De l'autre nous suivons le chemin de Varian, jeune prêtre ambitieux mais vertueux, arrivé dans la sainte cité afin de s'élever dans la hiérarchie du Temple, et Synden une jeune catin appartenant à une institution qui ne propose ses services qu'aux personnes les plus influentes et les plus fortunés de la cité. Si le premier va très vite faire l'apprentissage du pouvoir tout en posant un regard critique sur les dérives qu'il pourra observer, l'autre se retrouvera sans le vouloir au coeur d'un complot politique et religieux, sa situation en tant que témoin de l'assassinat d'un grand-prêtre du Temple, lui vaudra d'être pourchassée par ceux qui veulent lui faire taire ce qu'elle en a appris .

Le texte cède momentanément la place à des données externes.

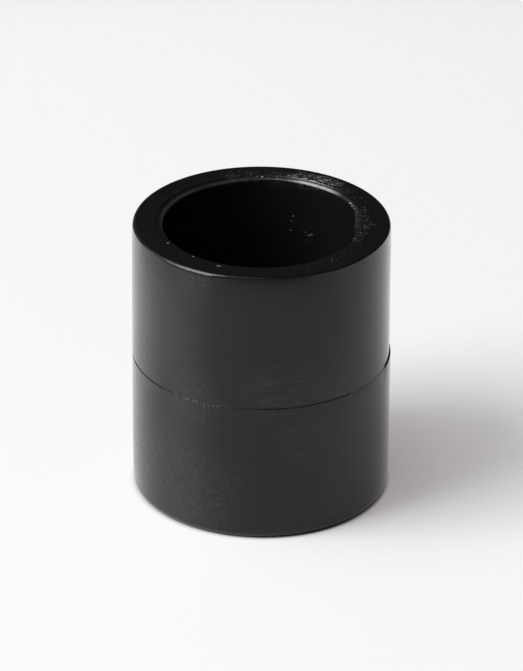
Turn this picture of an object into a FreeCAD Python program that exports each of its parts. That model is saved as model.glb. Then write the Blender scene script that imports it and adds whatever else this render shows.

Le fil conducteur c'est bien entendu l'opposition entre une religion qui tient les rênes du pouvoir et qui entend le conserver et un culte qui séduit chaque jour de nouveaux adorateurs auprès du petit peuple plus enclins à boire ses paroles. La guerre couve entre les deux ordres, les manoeuvres souterraines vont bon train des deux côtés et à l'instar d'un véritable illusionniste l'auteur exploite à merveille les trompes l'oeil, attention aux faux-semblants .
À ce titre notre héros semble bien isolé dans une histoire où personne ne semble être ce qu'il prétend.
Le final du roman est juste comme je les aime, désabusé, cynique et traumatisant, un véritable cliffhanger qui nous amène à attendre avec une certaine curiosité le second volume.